Не сломленный советской властью, старший брат трогается умом, глядя на потомков. На гневные, скорбные и справедливые упреки брата младший отвечает, что любое политическое направленье - "лишь степень истощенья жизнелюбивых и творящих сил". Или: "Что предлагает разум? - неучастье, / по мере сил, в союзах (тех, что "за", / и тех, что "против", - это равнозначно)". Свои письма поэт наводняет образами мира, рожденными той восприимчивостью, какая может выжить только в состоянии "неучастья".

Как до отказа тесный апельсин
набит росистой мякотью, как явлен,
как собран в капилляры, как един,

как тишине внезапной предоставлен;
лишь почитатель медленных картин
увидит: с белоснежною прокладкой

под кожурой - увидит - апельсин,
и улыбнется теме кисло-сладкой.
Лишь тот, кому не спится в этот час,

кому над ослепительной и краткой,
живой строкой склоняться всякий раз,
и вновь над ней склоняться, как над грядкой,

не надоело, - счастлив без прикрас.
Лишь тот мой брат, кто бодрствует украдкой,
к скрипучей лире стула прислонясь.

Короче говоря, шуму дискуссий он предпочитает "шум Земли". Ответить на вопрос, кого из братьев автор считает правым в их споре, не составит труда: того, за кого он пишет стихи лучше. Вкус читателя решит спор.

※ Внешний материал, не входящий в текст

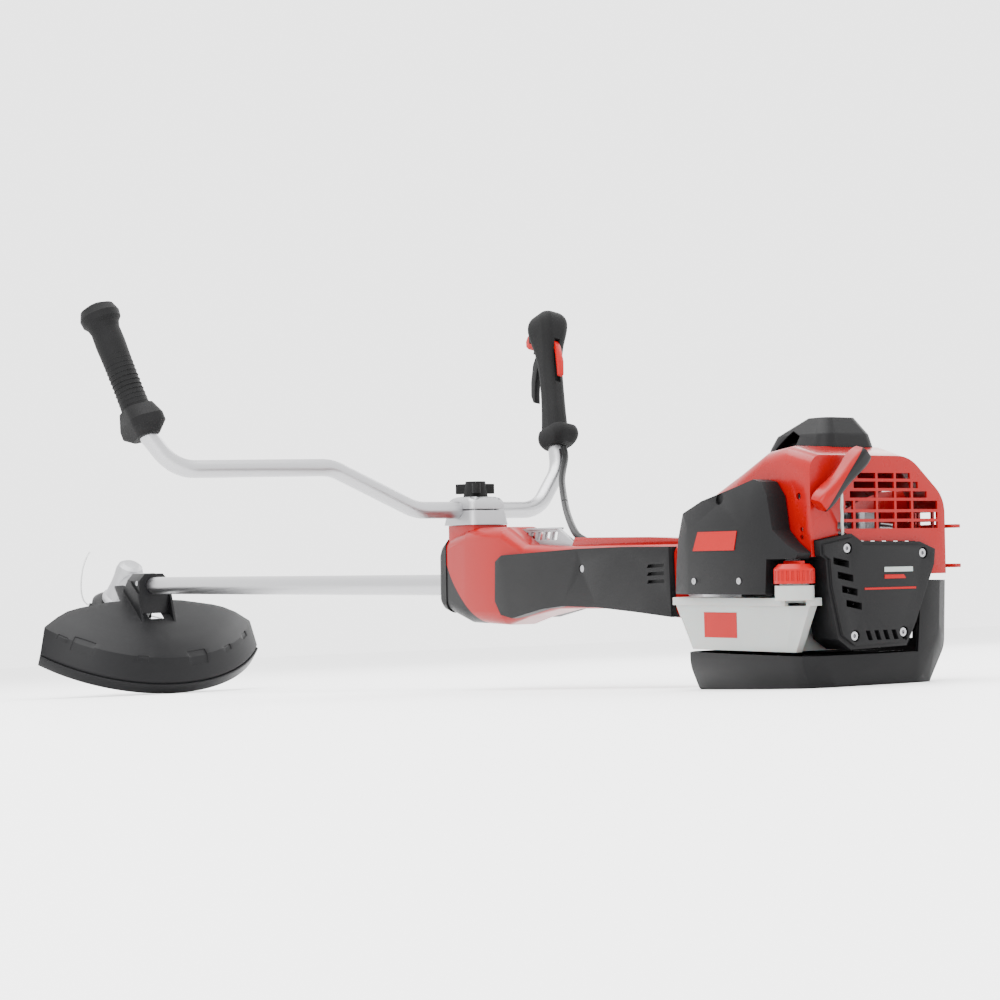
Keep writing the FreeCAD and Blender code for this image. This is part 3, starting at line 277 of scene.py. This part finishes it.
# %% [markdown]
# ## Metals and rope
#
# Drawn aluminium tube is satin and slightly streaked along its length, so its noise is stretched that way.
# Die-cast aluminium is duller with a sandy skin, and turned steel has fine marks round its axis. The
# starter rope is woven, and at this size a small bump over its twisted strands is enough to show it.

# %% Metal and rope finishes
def tube_aluminium():
    material, tree, shader = finish_of("tube_alu", (0.36, 0.36, 0.37), 0.30, 1.0)
    streaks = noise(tree, 60, stretch=(0.05, 6, 6))
    link(tree, streaks * 0.16 + 0.26, shader, "Roughness")
    bump(tree, shader, streaks, 0.00004, 0.5)
    return material


def cast_aluminium():
    material, tree, shader = finish_of("cast_alu", (0.30, 0.30, 0.31), 0.45, 0.85)
    sand = noise(tree, 500)
    cloud = noise(tree, 25)
    link(tree, cloud * 0.25 + 0.33, shader, "Roughness")
    bump(tree, shader, sand, 0.0003, 0.6)
    return material


def turned_steel(name, color, roughness):
    material, tree, shader = finish_of(name, color, roughness, 1.0)
    marks = noise(tree, 220, 2.0, (8, 1, 1))
    link(tree, marks * 0.2 + (roughness - 0.1), shader, "Roughness")
    return material


def woven_rope():
    material, tree, shader = finish_of("rope", (0.30, 0.30, 0.28), 0.85)
    weave = noise(tree, 600, 2.0, (1, 1, 0.4))
    bump(tree, shader, weave, 0.0006, 0.8)
    return material


# %% [markdown]
# ## A finish for every solid
#
# The record names a material slot for each piece, so one table from slot to finish is enough. Setting each
# object by hand would do the same, but a new piece would then be easy to forget.

# %% Dress the solids
FINISHES = {
    "shell_red": red_plastic(),
    "accent_red": grained_plastic("accent_red", (0.21, 0.0003, 0.0006), 0.35, 500, 0.0001),
    "shell_black": grained_plastic("shell_black", BLACK, 0.50),
    "guard_black": grained_plastic("guard_black", (0.0026, 0.0026, 0.003), 0.42, 700, 0.00018),
    "soft_grip": soft_rubber(),
    "cable_black": grained_plastic("cable_black", (0.002, 0.002, 0.0022), 0.45, 300, 0.0001),
    "tank_white": tank_plastic(),
    "tube_alu": tube_aluminium(),
    "cast_alu": cast_aluminium(),
    "steel": turned_steel("steel", (0.30, 0.30, 0.31), 0.3),
    "drum_steel": turned_steel("drum_steel", (0.24, 0.24, 0.25), 0.45),
    "rope": woven_rope(),
    "foam": grained_plastic("foam", (0.05, 0.05, 0.05), 0.9, 260, 0.0012),
    "line_clear": grained_plastic("line_clear", (0.50, 0.50, 0.50), 0.30, 100, 0.00005),
}


def paint(mesh, finish):
    mesh.materials.clear()
    mesh.materials.append(finish)


for name, node in nodes.items():
    paint(node.data, FINISHES[slot_of[name]])
print("dressed", len(nodes), "solids in", len(set(slot_of.values())), "finishes")

# %% [markdown]
# ## Two-colour mouldings
#
# The nose of the handle housing is black and the rest is red, and the parting line curves back under the
# shaft. The starter handle has a red back on a black grip. Each is one piece, so it could carry two
# materials on its faces, but the parting line would then follow the facets. The colour is chosen by where
# a point lies in the shaft frame instead, which gives a clean line.

# %% Two-colour tools
def shaft_coordinate(tree, axis, offset_mm):
    inputs = {0: object_point(tree), 1: tuple(axis)}
    dot = add_node(tree, "ShaderNodeVectorMath", {"operation": "DOT_PRODUCT"}, inputs)[1]
    return (dot - SHAFT_ORIGIN.dot(axis)) * (1 / MM) - offset_mm


def two_colour(name, mask_of, below, over):
    material, tree, shader = finish_of(name, below, 0.32, Specular_IOR_Level=0.16, Coat_Weight=0.03)
    mask = mask_of(tree)
    link(tree, mottle(tree, mask, below, over), shader, "Base Color")
    link(tree, mask * -0.18 + 0.46, shader, "Roughness")
    bump(tree, shader, noise(tree, 700, 2.0), 0.00015, 0.5)
    return material


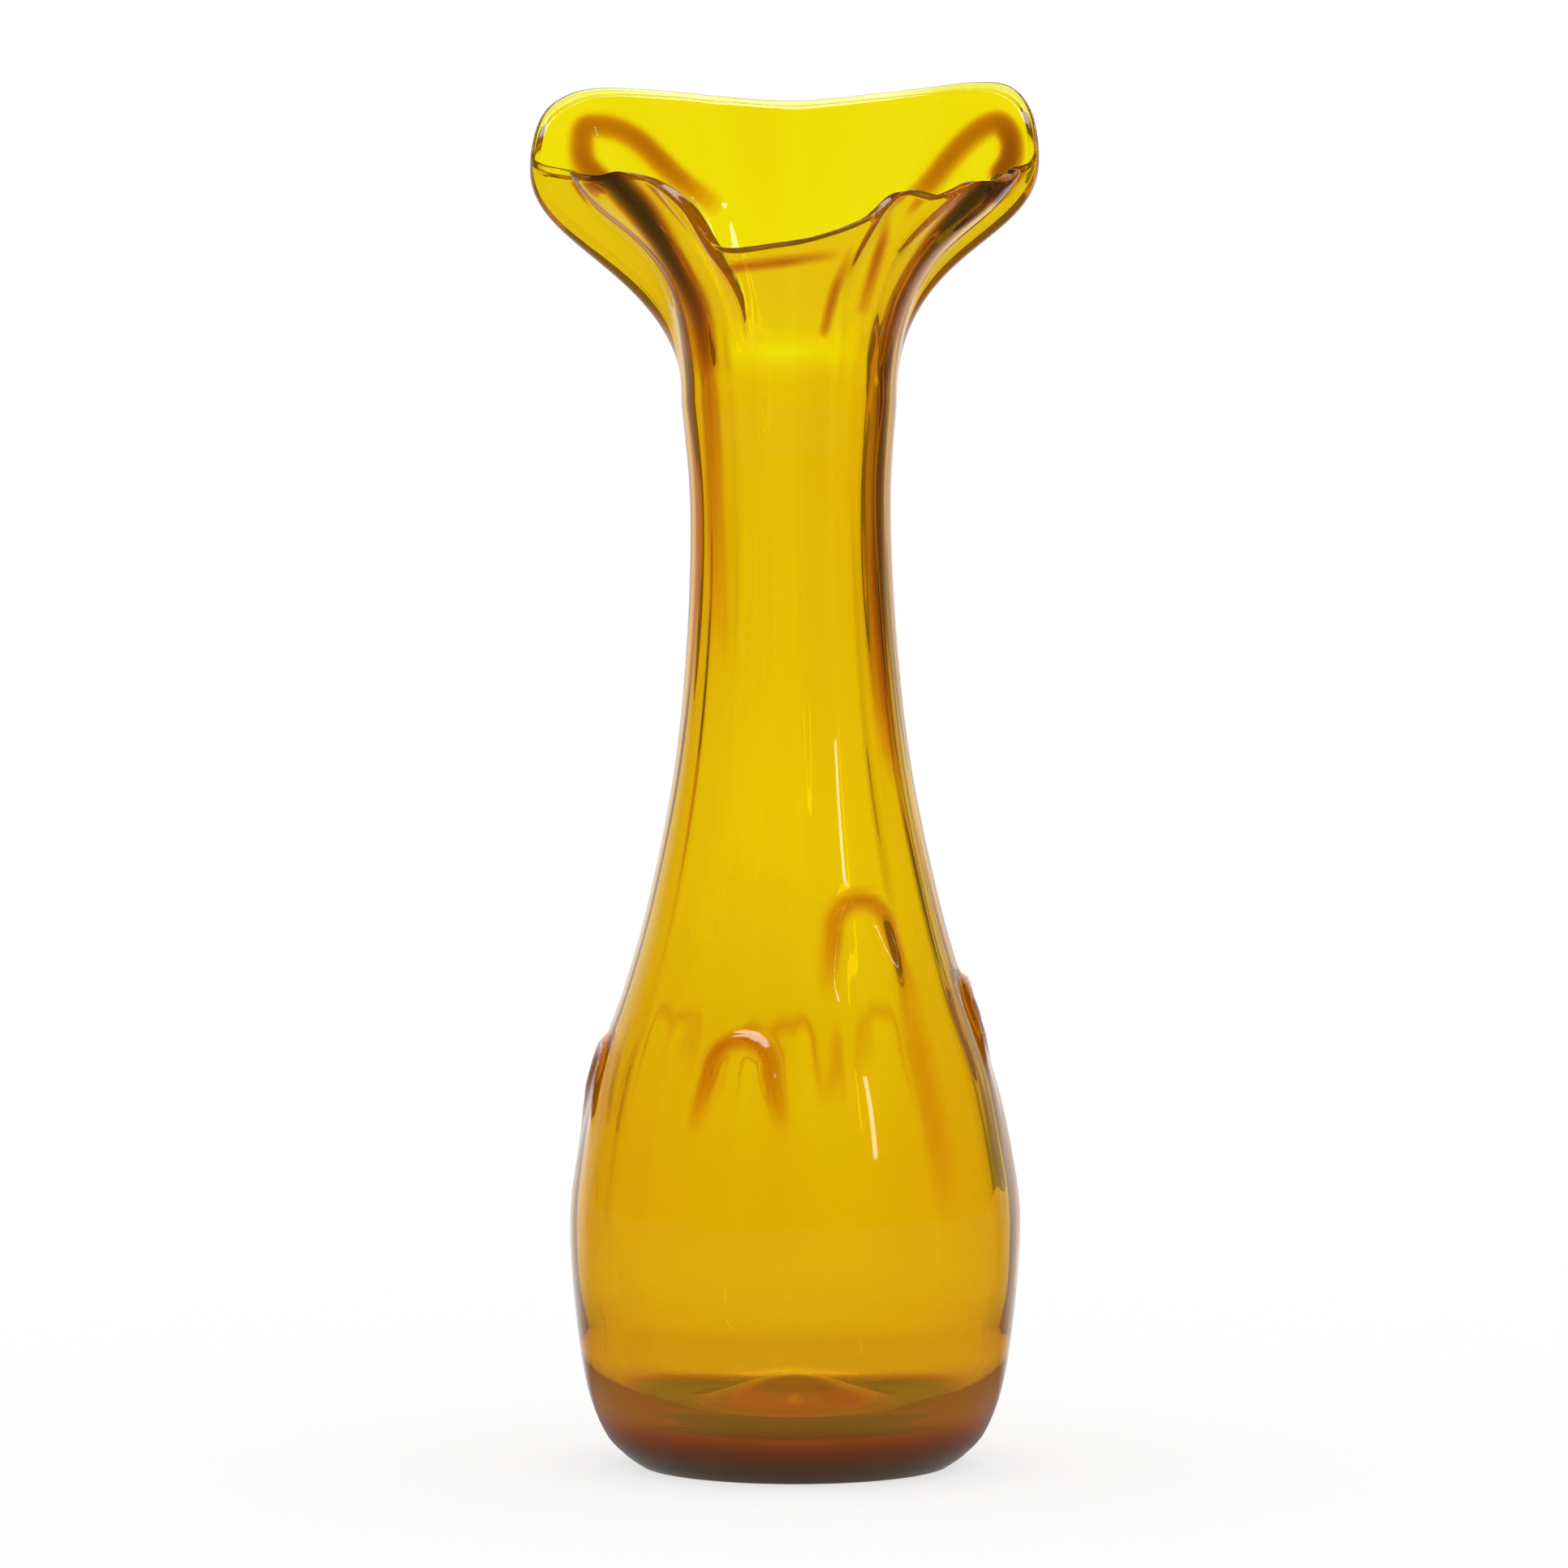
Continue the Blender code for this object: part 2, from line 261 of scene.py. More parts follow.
@dataclass(frozen=True)
class AmberGlass:
    """Clear amber glass whose colour deepens with the way that light goes through it.

    Attributes:
        name: Name of the material.
        tint: Colour whose distance from 1 is each channel's share of the density.
        density: Absorption per metre of glass where that distance is 1.
        glow: Light per metre that stands for the paths too long to follow.
        painted_shade_tint: Colour of painted shade at full strength, darkening the glass where
            refraction shows dark bands.
        painted_shade_limit: How soon each channel of that painted shade stops deepening.
        plain_colour: Colour in a view that shows no nodes.
        ior: Index of refraction.
        roughness: Roughness of the fire-polished skin.
        ripple: Height of the drawn ripples, in metres.
        ripple_scale: Ripples per metre across and along the vase.
        dimple: Height of the broad waves of the blown skin, in metres.
        dimple_scale: Broad waves per metre.
    """

    name: str = "amber_glass"
    tint: Colour = (0.9836, 0.9572, 0.0)
    density: float = 2500.0
    glow: Colour = (11.5, 9.5, 0.0)
    painted_shade_tint: Colour = (0.26, 0.0067, 0.002)
    painted_shade_limit: Colour = (0.0, 1.1, 1.1)
    plain_colour: Colour = (0.8, 0.5, 0.02)
    ior: float = 1.5
    roughness: float = 0.0
    ripple: float = 0.03 * MM
    ripple_scale: Pair = (110.0, 9.0)
    dimple: float = 0.12 * MM
    dimple_scale: float = 34.0

    def colour(self, write: ShaderWriter) -> Socket:
        """Writes the surface colour, darkened by painted shade along the creases and the nips and
        towards the foot.

        Args:
            write: Writer of the material's nodes.

        Returns:
            Socket of the colour.
        """
        # Painted shade: the stored attribute darkens the colour along creases and nips, and towards
        # the foot.
        painted_shade = write.add("ShaderNodeAttribute")
        painted_shade.attribute_name = "painted_shade"
        depth = painted_shade.outputs["Fac"]
        channels = []
        for channel, limit in zip(self.painted_shade_tint, self.painted_shade_limit):
            slowing = write.math("ADD", 1.0, write.times(depth, limit))
            slowed = write.math("DIVIDE", depth, slowing)
            channels.append(write.math("POWER", channel, slowed))
        return write.add("ShaderNodeCombineColor", dict(enumerate(channels))).outputs["Color"]

    def relief(self, write: ShaderWriter) -> Socket:
        """Writes the relief of the drawn ripples and broad waves.

        Args:
            write: Writer of the material's nodes.

        Returns:
            Socket of the normal.
        """
        place = write.add("ShaderNodeTexCoord").outputs["Object"]
        across, along = self.ripple_scale
        drawn = write.add("ShaderNodeMapping", {"Vector": place, "Scale": (across, across, along)})
        fine = write.add("ShaderNodeTexNoise", {
            "Vector": drawn.outputs["Vector"], "Scale": 1.0, "Detail": 1.0})
        broad = write.add("ShaderNodeTexNoise", {
            "Vector": place, "Scale": self.dimple_scale, "Detail": 0.0})
        height = write.math(
            "ADD", write.times(fine.outputs["Fac"], self.ripple),
            write.times(broad.outputs["Fac"], self.dimple))
        bump = write.add("ShaderNodeBump", {"Strength": 1.0, "Distance": 1.0, "Height": height})
        return bump.outputs["Normal"]

    def material(self) -> bpy.types.Material:
        """Builds the glass with its absorption, painted shade and drawn ripples.

        Returns:
            The finished node material.
        """
        material = bpy.data.materials.new(self.name)
        material.use_nodes = True
        material.diffuse_color = (*self.plain_colour, 1.0)
        write, nodes = ShaderWriter(material.node_tree), material.node_tree.nodes
        write.fill(nodes["Principled BSDF"], {
            "Roughness": self.roughness, "IOR": self.ior, "Transmission Weight": 1.0,
            "Base Color": self.colour(write), "Normal": self.relief(write),
        })
        absorb = write.add("ShaderNodeVolumeAbsorption", {
            "Color": (*self.tint, 1.0), "Density": self.density})
        glow = write.add("ShaderNodeEmission", {"Color": (*self.glow, 1.0), "Strength": 1.0})
        both = write.add("ShaderNodeAddShader", {
            0: absorb.outputs["Volume"], 1: glow.outputs["Emission"]})
        write.join(both.outputs["Shader"], nodes["Material Output"].inputs["Volume"])
        return material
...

Герой отказывается не только от политической борьбы, но и от любимой женщины - вот когда классический треугольник (Я, Ты, Он) замещается неэвклидовым (жизнь, любовь, искусство). Так законченно пережил поэт любовь в воображении, что убежден, что путь ее пройден, а дальше лишь "позор и пораженье" жизни. Но не беда: "...схима отречения тайком / в стихе сумела так преобразиться, / что отыграла счастье целиком". То счастье, которого нет, а есть покой и воля?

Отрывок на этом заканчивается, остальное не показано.